Des ethnologues aux côtés des ingénieurs
À côté de ces ajouts technologiques, « l’habitacle requiert de nouveaux systèmes de sécurité pour continuer à garantir la sécurité des passagers », relève Klaus Bischoff, le directeur du design de la marque Volkswagen. Associé à son homologue allemand ZF, Faurecia a développé un siège sur lequel la ceinture et les airbags sont directement implantés. Un partenariat qui est loin d’être ponctuel. « Le rythme de l’innovation s’accélère dans l’automobile. Il est nécessaire de travailler désormais en écosystème », explique David Degrange. La démarche prend de multiples visages. Sur la partie connectivité, Faurecia a racheté la filiale Parrot Automotive. Même décision chez Valeo, avec l’acquisition en mars de la start-up Gestigon, spécialiste du traitement d’images en 3D de l’habitacle. Avec cette technologie, le groupe pourra analyser finement les réactions du conducteur-passager et adapter l’environnement en fonction de ses besoins. De nouvelles preuves de la progression des acteurs du numérique dans l’auto. La complexification du cockpit oblige à recruter de nouveaux profils. Dans sa structure Carlab lancée en 2016, Valeo a décidé de faire interagir ses ingénieurs avec des spécialistes venus d’autres univers. Notamment des ethnologues, grâce auxquels la société tente de mieux comprendre les besoins des utilisateurs afin de proposer des solutions adaptées. Encore une révolution.
« L’intérieur sera le centre névralgique du véhicule »
Guillaume Crunelle, associé chez Deloitte responsable de l’industrie automobile
- Comment expliquer le fort investissement des acteurs de l’automobile dans le cockpit ?
L’intérieur va devenir le centre névralgique de la voiture du futur. Demain, ce ne sont pas tant les performances du véhicule en termes de motorisation que l’intérieur et l’expérience qu’il offrira, qui marqueront la différence entre les véhicules d’une marque et ceux d’une autre. Cela s’explique par le fait que les propriétaires entretiendront de moins en moins de relation physique avec leur véhicule puisqu’ils ne le conduiront que peu, voire plus du tout. L’habitacle du futur va devenir un facteur de différenciation fort, d’où les transformations visibles à l’heure actuelle. Les intérieurs au sens large resteront pendant plusieurs années des lieux d’innovation susceptibles de capter une partie grandissante de la valeur du véhicule.

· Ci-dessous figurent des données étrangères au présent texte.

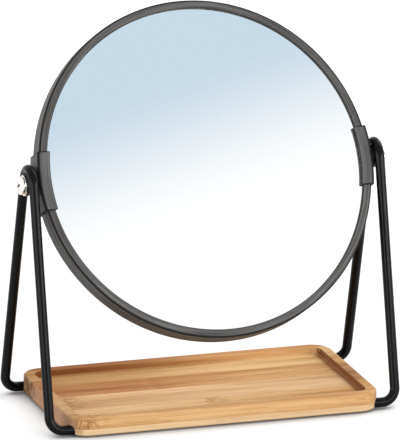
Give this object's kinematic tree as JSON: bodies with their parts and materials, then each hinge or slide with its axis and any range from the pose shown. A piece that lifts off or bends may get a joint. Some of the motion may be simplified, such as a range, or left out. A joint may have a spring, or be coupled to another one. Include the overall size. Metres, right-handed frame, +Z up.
{
  "type": "tilting vanity mirror",
  "caption": "Round two-sided mirror that tilts between the sides of a bent wire stand, over a shallow wooden tray for small things.",
  "frame": {"origin": "on the surface it stands on, in the middle of the stand", "axes": "+X to the right seen from the front, +Y to the rear, +Z up; the front glass faces -Y and up"},
  "size_m": [0.1962, 0.0952, 0.2012],
  "materials": {
    "black_wire": "black satin powder coat",
    "bamboo": "clear satin lacquer on strip bamboo",
    "pad_rubber": "matt, thin self-adhesive pad",
    "zinc_steel": "zinc plated",
    "gunmetal_rim": "dark warm grey, brushed round the hoop",
    "gunmetal_clip": "dark warm grey, satin, with darker bends",
    "silvered_glass": "plane silvered glass",
    "gasket_rubber": "matt",
    "fibreboard": "raw",
    "bright_nickel": "bright nickel plate, slightly warm",
    "dark_spring_steel": "dark oiled spring steel",
    "black_nylon": "moulded, satin"
  },
  "bodies": {
    "stand": {"left_wire_side": "black_wire", "right_wire_side": "black_wire", "tray": "bamboo", "non_slip_pads": "pad_rubber", "front_left_tab": "black_wire", "front_right_tab": "black_wire", "rear_left_tab": "black_wire", "rear_right_tab": "black_wire", "tab_screws": "zinc_steel", "left_flat_washer": "bright_nickel", "right_flat_washer": "bright_nickel", "left_bushing": "black_nylon", "right_bushing": "black_nylon"},
    "mirror": {"upper_rim": "gunmetal_rim", "lower_rim": "gunmetal_rim", "left_clip": "gunmetal_clip", "right_clip": "gunmetal_clip", "front_mirror": "silvered_glass", "rear_mirror": "silvered_glass", "front_gasket": "gasket_rubber", "rear_gasket": "gasket_rubber", "core_board": "fibreboard", "left_joiner": "zinc_steel", "right_joiner": "zinc_steel", "left_pivot_screw": "bright_nickel", "right_pivot_screw": "bright_nickel", "left_lock_washer": "dark_spring_steel", "right_lock_washer": "dark_spring_steel"}
  },
  "joints": [
    {"name": "mirror_tilt", "type": "hinge", "parent": "stand", "child": "mirror", "pos_m": [0, 0, 0.122], "axis": [1, 0, 0], "continuous": true}
  ]
}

- À quoi pourrait ressembler l’intérieur de demain ?
À court terme, dans les trois ou quatre années à venir, des fonctionnalités vont permettre au conducteur augmenté de faire autre chose en même temps. Cela peut passer par des systèmes de reconnaissance vocale ou faciale avancés. Quand le conducteur sera remplacé, c’est l’agencement prévu dans le véhicule qui devra évoluer. Avec les niveaux d’autonomie 4 puis 5, le centre du véhicule ne sera plus le conducteur, mais probablement les interactions entre les passagers. Il faudra repenser l’intérieur pour intégrer cette nouvelle donne. Cela suppose une gestion de l’espace différente et introduira une grande complexité pour conserver les mêmes niveaux de confort et de sécurité avec deux personnes faisant parfois dos à la route.
- Quelle place aura la collaboration dans cette transformation ?

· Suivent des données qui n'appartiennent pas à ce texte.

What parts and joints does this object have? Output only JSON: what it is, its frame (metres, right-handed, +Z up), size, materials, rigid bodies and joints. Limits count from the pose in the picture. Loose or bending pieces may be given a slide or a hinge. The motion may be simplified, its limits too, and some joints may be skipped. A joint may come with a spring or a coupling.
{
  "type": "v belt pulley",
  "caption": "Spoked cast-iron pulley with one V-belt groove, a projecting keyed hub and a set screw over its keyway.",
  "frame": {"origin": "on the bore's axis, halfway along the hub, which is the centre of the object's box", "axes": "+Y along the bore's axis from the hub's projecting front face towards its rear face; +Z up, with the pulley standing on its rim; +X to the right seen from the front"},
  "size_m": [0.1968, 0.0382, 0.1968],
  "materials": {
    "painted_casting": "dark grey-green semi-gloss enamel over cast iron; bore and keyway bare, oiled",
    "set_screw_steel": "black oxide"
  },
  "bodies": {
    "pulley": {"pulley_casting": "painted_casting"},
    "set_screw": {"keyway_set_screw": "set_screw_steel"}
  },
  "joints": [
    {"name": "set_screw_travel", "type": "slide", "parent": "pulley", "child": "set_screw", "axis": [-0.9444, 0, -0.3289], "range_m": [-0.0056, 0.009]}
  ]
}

C’est un axiome global de la mobilité de demain et des véhicules connectés et autonomes. Il y a une nécessité à collaborer afin de mettre fin aux silos existants entre acteurs de l’automobile et spécialistes en provenance d’autres secteurs, parce que les frontières entre les différentes activités deviennent de plus en plus floues. On le voit sur le plan du digital et du multimédia, mais on peut imaginer que les collaborations s’étendent demain à des spécialistes de l’intérieur, par exemple, pour imaginer de nouveaux espaces de vie dans l’habitacle.

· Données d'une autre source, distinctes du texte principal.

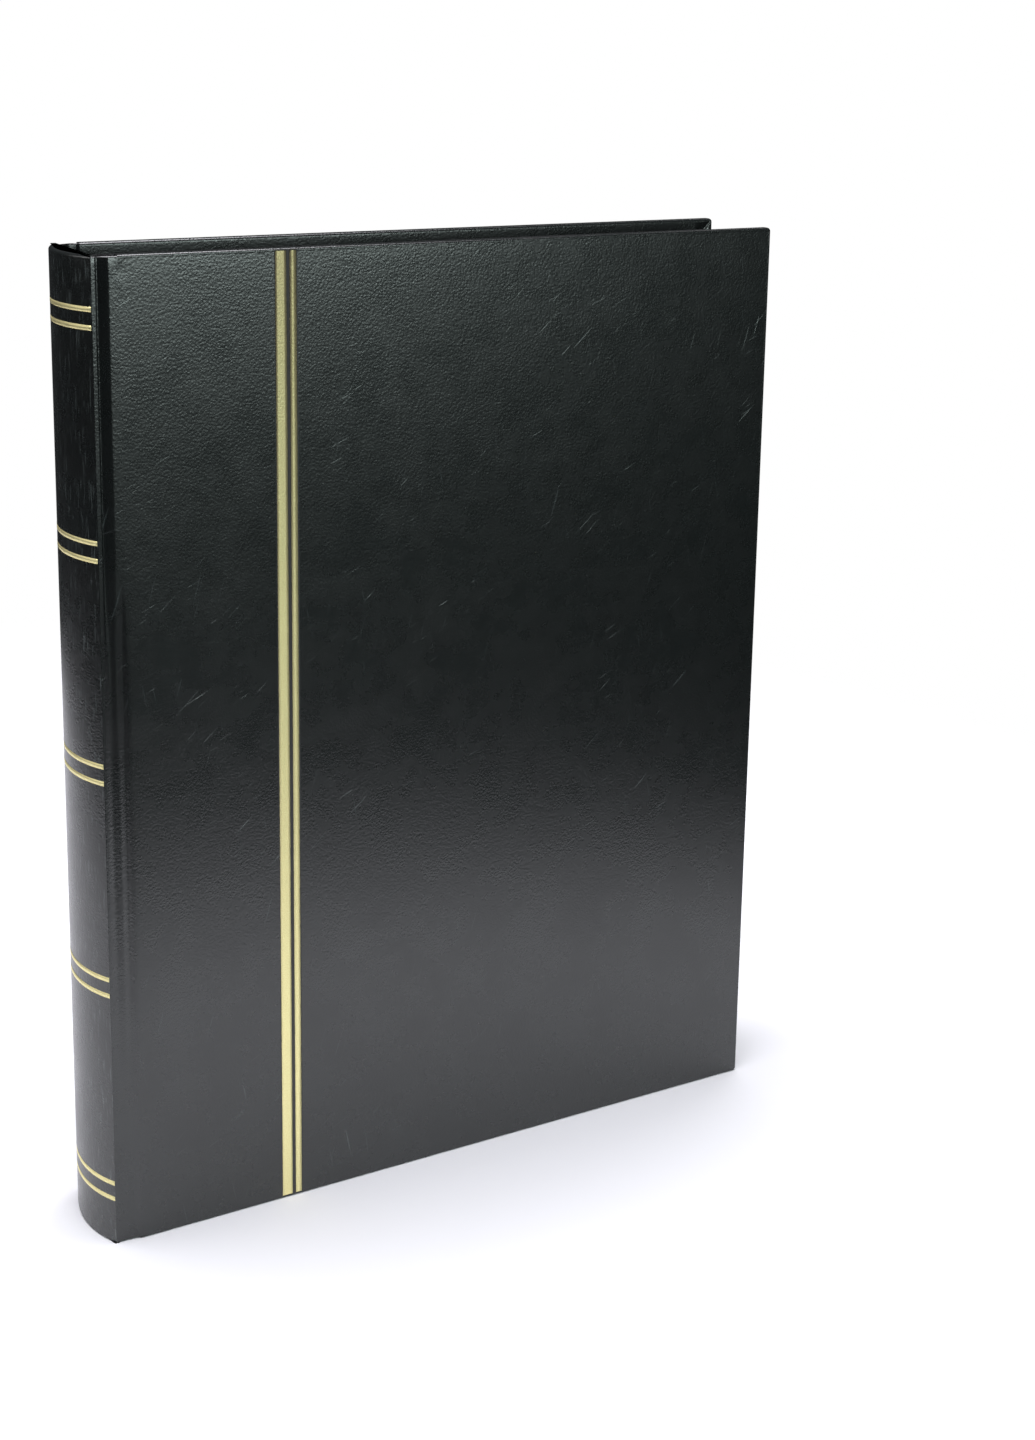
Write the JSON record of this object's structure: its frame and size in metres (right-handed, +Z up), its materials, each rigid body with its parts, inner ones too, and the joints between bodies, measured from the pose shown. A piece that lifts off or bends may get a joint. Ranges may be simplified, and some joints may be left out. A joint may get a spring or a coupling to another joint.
{
  "type": "stamp stock album",
  "caption": "Round-backed hard-cover stock album with turning card leaves that carry clear pocket strips, glassine interleaves, and covers that open flat on cloth joints.",
  "frame": {"origin": "middle of the footprint, on the surface that the album stands on", "axes": "+Z up from tail to head, +X from the spine to the fore edge, -Y out of the front cover and +Y out of the back cover"},
  "size_m": [0.241, 0.038, 0.31],
  "materials": {
    "black_leathercloth": "fine-grained, semi-gloss",
    "gold_foil": "satin, grainy",
    "greyboard": "matt",
    "endpaper": "matt",
    "black_card": "matt",
    "clear_film": "glossy",
    "glassine": "satin, translucent",
    "lining_paper": "matt",
    "band_cloth": "woven",
    "hinge_cloth": "fine cloth",
    "staple_wire": "bright wire"
  },
  "bodies": {
    "spine": {"spine_board": "greyboard", "spine_leather": "black_leathercloth", "spine_foil_lines": "gold_foil", "spine_lining": "lining_paper", "leaf_guards": "black_card", "head_and_tail_bands": "band_cloth", "binding_staples": "staple_wire", "front_joint_leather": "black_leathercloth", "back_joint_leather": "black_leathercloth", "leaf_hinge_cloths": "hinge_cloth"},
    "front_cover": {"front_board": "greyboard", "front_cover_leather": "black_leathercloth", "front_pastedown": "endpaper", "cover_foil_stripes": "gold_foil"},
    "back_cover": {"back_board": "greyboard", "back_cover_leather": "black_leathercloth", "back_pastedown": "endpaper"},
    "front_flyleaf": {"front_flyleaf": "endpaper"},
    "back_flyleaf": {"back_flyleaf": "endpaper"},
    "leaf_01": {"leaf_01": "black_card", "leaf_01_pockets": "clear_film"},
    "leaf_02": {"leaf_02": "black_card", "leaf_02_pockets": "clear_film"},
    "leaf_03": {"leaf_03": "black_card", "leaf_03_pockets": "clear_film"},
    "leaf_04": {"leaf_04": "black_card", "leaf_04_pockets": "clear_film"},
    "leaf_05": {"leaf_05": "black_card", "leaf_05_pockets": "clear_film"},
    "leaf_06": {"leaf_06": "black_card", "leaf_06_pockets": "clear_film"},
    "leaf_07": {"leaf_07": "black_card", "leaf_07_pockets": "clear_film"},
    "leaf_08": {"leaf_08": "black_card", "leaf_08_pockets": "clear_film"},
    "leaf_09": {"leaf_09": "black_card", "leaf_09_pockets": "clear_film"},
    "leaf_10": {"leaf_10": "black_card", "leaf_10_pockets": "clear_film"},
    "leaf_11": {"leaf_11": "black_card", "leaf_11_pockets": "clear_film"},
    "leaf_12": {"leaf_12": "black_card", "leaf_12_pockets": "clear_film"},
    "leaf_13": {"leaf_13": "black_card", "leaf_13_pockets": "clear_film"},
    "leaf_14": {"leaf_14": "black_card", "leaf_14_pockets": "clear_film"},
    "interleaf_01": {"interleaf_01": "glassine"},
    "interleaf_02": {"interleaf_02": "glassine"},
    "interleaf_03": {"interleaf_03": "glassine"},
    "interleaf_04": {"interleaf_04": "glassine"},
    "interleaf_05": {"interleaf_05": "glassine"},
    "interleaf_06": {"interleaf_06": "glassine"},
    "interleaf_07": {"interleaf_07": "glassine"},
    "interleaf_08": {"interleaf_08": "glassine"},
    "interleaf_09": {"interleaf_09": "glassine"},
    "interleaf_10": {"interleaf_10": "glassine"},
    "interleaf_11": {"interleaf_11": "glassine"},
    "interleaf_12": {"interleaf_12": "glassine"},
    "interleaf_13": {"interleaf_13": "glassine"}
  },
  "joints": [
    {"name": "front_cover_turn", "type": "hinge", "parent": "spine", "child": "front_cover", "pos_m": [-0.1108, -0.0193, 0.155], "axis": [0, 0, -1], "range_deg": [0, 180], "deforming": ["front_joint_leather", "leaf_hinge_cloths"]},
    {"name": "back_cover_turn", "type": "hinge", "parent": "spine", "child": "back_cover", "pos_m": [-0.1108, 0.0193, 0.155], "axis": [0, 0, 1], "range_deg": [0, 180], "deforming": ["back_joint_leather"]},
    {"name": "front_flyleaf_turn", "type": "hinge", "parent": "spine", "child": "front_flyleaf", "pos_m": [-0.1065, -0.01455, 0.155], "axis": [0, 0, -1], "range_deg": [0, 85.1]},
    {"name": "leaf_01_turn", "type": "hinge", "parent": "spine", "child": "leaf_01", "pos_m": [-0.1065, -0.013, 0.155], "axis": [0, 0, -1], "range_deg": [0, 79.5]},
    {"name": "interleaf_01_turn", "type": "hinge", "parent": "spine", "child": "interleaf_01", "pos_m": [-0.1065, -0.012, 0.155], "axis": [0, 0, -1], "range_deg": [0, 73.8]},
    {"name": "leaf_02_turn", "type": "hinge", "parent": "spine", "child": "leaf_02", "pos_m": [-0.1065, -0.011, 0.155], "axis": [0, 0, -1], "range_deg": [0, 68.2]},
    {"name": "interleaf_02_turn", "type": "hinge", "parent": "spine", "child": "interleaf_02", "pos_m": [-0.1065, -0.01, 0.155], "axis": [0, 0, -1], "range_deg": [0, 62.5]},
    {"name": "leaf_03_turn", "type": "hinge", "parent": "spine", "child": "leaf_03", "pos_m": [-0.1065, -0.009, 0.155], "axis": [0, 0, -1], "range_deg": [0, 56.9]},
    {"name": "interleaf_03_turn", "type": "hinge", "parent": "spine", "child": "interleaf_03", "pos_m": [-0.1065, -0.008, 0.155], "axis": [0, 0, -1], "range_deg": [0, 51.3]},
    {"name": "leaf_04_turn", "type": "hinge", "parent": "spine", "child": "leaf_04", "pos_m": [-0.1065, -0.007, 0.155], "axis": [0, 0, -1], "range_deg": [0, 45.6]},
    {"name": "interleaf_04_turn", "type": "hinge", "parent": "spine", "child": "interleaf_04", "pos_m": [-0.1065, -0.006, 0.155], "axis": [0, 0, -1], "range_deg": [0, 40]},
    {"name": "leaf_05_turn", "type": "hinge", "parent": "spine", "child": "leaf_05", "pos_m": [-0.1065, -0.005, 0.155], "axis": [0, 0, -1], "range_deg": [0, 34.3]},
    {"name": "interleaf_05_turn", "type": "hinge", "parent": "spine", "child": "interleaf_05", "pos_m": [-0.1065, -0.004, 0.155], "axis": [0, 0, -1], "range_deg": [0, 28.7]},
    {"name": "leaf_06_turn", "type": "hinge", "parent": "spine", "child": "leaf_06", "pos_m": [-0.1065, -0.003, 0.155], "axis": [0, 0, -1], "range_deg": [0, 23.1]},
    {"name": "interleaf_06_turn", "type": "hinge", "parent": "spine", "child": "interleaf_06", "pos_m": [-0.1065, -0.002, 0.155], "axis": [0, 0, -1], "range_deg": [0, 17.4]},
    {"name": "leaf_07_turn", "type": "hinge", "parent": "spine", "child": "leaf_07", "pos_m": [-0.1065, -0.001, 0.155], "axis": [0, 0, -1], "range_deg": [0, 11.8]},
    {"name": "interleaf_07_turn", "type": "hinge", "parent": "spine", "child": "interleaf_07", "pos_m": [-0.1065, 0, 0.155], "axis": [0, 0, -1], "range_deg": [0, 6.1]},
    {"name": "leaf_08_turn", "type": "hinge", "parent": "spine", "child": "leaf_08", "pos_m": [-0.1065, 0.001, 0.155], "axis": [0, 0, 1], "range_deg": [0, 11.8]},
    {"name": "interleaf_08_turn", "type": "hinge", "parent": "spine", "child": "interleaf_08", "pos_m": [-0.1065, 0.002, 0.155], "axis": [0, 0, 1], "range_deg": [0, 17.4]},
    {"name": "leaf_09_turn", "type": "hinge", "parent": "spine", "child": "leaf_09", "pos_m": [-0.1065, 0.003, 0.155], "axis": [0, 0, 1], "range_deg": [0, 23.1]},
    {"name": "interleaf_09_turn", "type": "hinge", "parent": "spine", "child": "interleaf_09", "pos_m": [-0.1065, 0.004, 0.155], "axis": [0, 0, 1], "range_deg": [0, 28.7]},
    {"name": "leaf_10_turn", "type": "hinge", "parent": "spine", "child": "leaf_10", "pos_m": [-0.1065, 0.005, 0.155], "axis": [0, 0, 1], "range_deg": [0, 34.3]},
    {"name": "interleaf_10_turn", "type": "hinge", "parent": "spine", "child": "interleaf_10", "pos_m": [-0.1065, 0.006, 0.155], "axis": [0, 0, 1], "range_deg": [0, 40]},
    {"name": "leaf_11_turn", "type": "hinge", "parent": "spine", "child": "leaf_11", "pos_m": [-0.1065, 0.007, 0.155], "axis": [0, 0, 1], "range_deg": [0, 45.6]},
    {"name": "interleaf_11_turn", "type": "hinge", "parent": "spine", "child": "interleaf_11", "pos_m": [-0.1065, 0.008, 0.155], "axis": [0, 0, 1], "range_deg": [0, 51.3]},
    {"name": "leaf_12_turn", "type": "hinge", "parent": "spine", "child": "leaf_12", "pos_m": [-0.1065, 0.009, 0.155], "axis": [0, 0, 1], "range_deg": [0, 56.9]},
    {"name": "interleaf_12_turn", "type": "hinge", "parent": "spine", "child": "interleaf_12", "pos_m": [-0.1065, 0.01, 0.155], "axis": [0, 0, 1], "range_deg": [0, 62.5]},
    {"name": "leaf_13_turn", "type": "hinge", "parent": "spine", "child": "leaf_13", "pos_m": [-0.1065, 0.011, 0.155], "axis": [0, 0, 1], "range_deg": [0, 68.2]},
    {"name": "interleaf_13_turn", "type": "hinge", "parent": "spine", "child": "interleaf_13", "pos_m": [-0.1065, 0.012, 0.155], "axis": [0, 0, 1], "range_deg": [0, 73.8]},
    {"name": "leaf_14_turn", "type": "hinge", "parent": "spine", "child": "leaf_14", "pos_m": [-0.1065, 0.013, 0.155], "axis": [0, 0, 1], "range_deg": [0, 79.5]},
    {"name": "back_flyleaf_turn", "type": "hinge", "parent": "spine", "child": "back_flyleaf", "pos_m": [-0.1065, 0.01455, 0.155], "axis": [0, 0, 1], "range_deg": [0, 85.1]}
  ],
  "couplings": [
    {"joint": "front_flyleaf_turn", "follows": "front_cover_turn", "ratio": 0.47},
    {"joint": "leaf_01_turn", "follows": "front_cover_turn", "ratio": 0.43867},
    {"joint": "interleaf_01_turn", "follows": "front_cover_turn", "ratio": 0.40733},
    {"joint": "leaf_02_turn", "follows": "front_cover_turn", "ratio": 0.376},
    {"joint": "interleaf_02_turn", "follows": "front_cover_turn", "ratio": 0.34467},
    {"joint": "leaf_03_turn", "follows": "front_cover_turn", "ratio": 0.31333},
    {"joint": "interleaf_03_turn", "follows": "front_cover_turn", "ratio": 0.282},
    {"joint": "leaf_04_turn", "follows": "front_cover_turn", "ratio": 0.25067},
    {"joint": "interleaf_04_turn", "follows": "front_cover_turn", "ratio": 0.21933},
    {"joint": "leaf_05_turn", "follows": "front_cover_turn", "ratio": 0.188},
    {"joint": "interleaf_05_turn", "follows": "front_cover_turn", "ratio": 0.15667},
    {"joint": "leaf_06_turn", "follows": "front_cover_turn", "ratio": 0.12533},
    {"joint": "interleaf_06_turn", "follows": "front_cover_turn", "ratio": 0.094},
    {"joint": "leaf_07_turn", "follows": "front_cover_turn", "ratio": 0.06267},
    {"joint": "interleaf_07_turn", "follows": "front_cover_turn", "ratio": 0.03133},
    {"joint": "leaf_08_turn", "follows": "back_cover_turn", "ratio": 0.06267},
    {"joint": "interleaf_08_turn", "follows": "back_cover_turn", "ratio": 0.094},
    {"joint": "leaf_09_turn", "follows": "back_cover_turn", "ratio": 0.12533},
    {"joint": "interleaf_09_turn", "follows": "back_cover_turn", "ratio": 0.15667},
    {"joint": "leaf_10_turn", "follows": "back_cover_turn", "ratio": 0.188},
    {"joint": "interleaf_10_turn", "follows": "back_cover_turn", "ratio": 0.21933},
    {"joint": "leaf_11_turn", "follows": "back_cover_turn", "ratio": 0.25067},
    {"joint": "interleaf_11_turn", "follows": "back_cover_turn", "ratio": 0.282},
    {"joint": "leaf_12_turn", "follows": "back_cover_turn", "ratio": 0.31333},
    {"joint": "interleaf_12_turn", "follows": "back_cover_turn", "ratio": 0.34467},
    {"joint": "leaf_13_turn", "follows": "back_cover_turn", "ratio": 0.376},
    {"joint": "interleaf_13_turn", "follows": "back_cover_turn", "ratio": 0.40733},
    {"joint": "leaf_14_turn", "follows": "back_cover_turn", "ratio": 0.43867},
    {"joint": "back_flyleaf_turn", "follows": "back_cover_turn", "ratio": 0.47}
  ]
}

Adopter une structure agile
Face à la transformation rapide de l’objet automobile, en l’occurrence de l’intérieur des véhicules, Faurecia a opté pour la création d’une structure agile. « Notre équipe est composée de 20 personnes, souligne David Degrange, le vice-président du projet cockpit du futur. Nous bénéficions de l’expertise des spécialistes seniors de Faurecia et de nos 6 000 ingénieurs, ainsi que de celle de partenaires extérieurs. » Autant de « ressources additionnelles » qui peuvent être sollicitées en fonction des besoins. De quoi accroître sa réactivité. Avec ZF, Faurecia a été capable de mettre au point des technologies de sièges, présentées au salon de Francfort en septembre, cinq mois à peine après l’annonce de leur partenariat.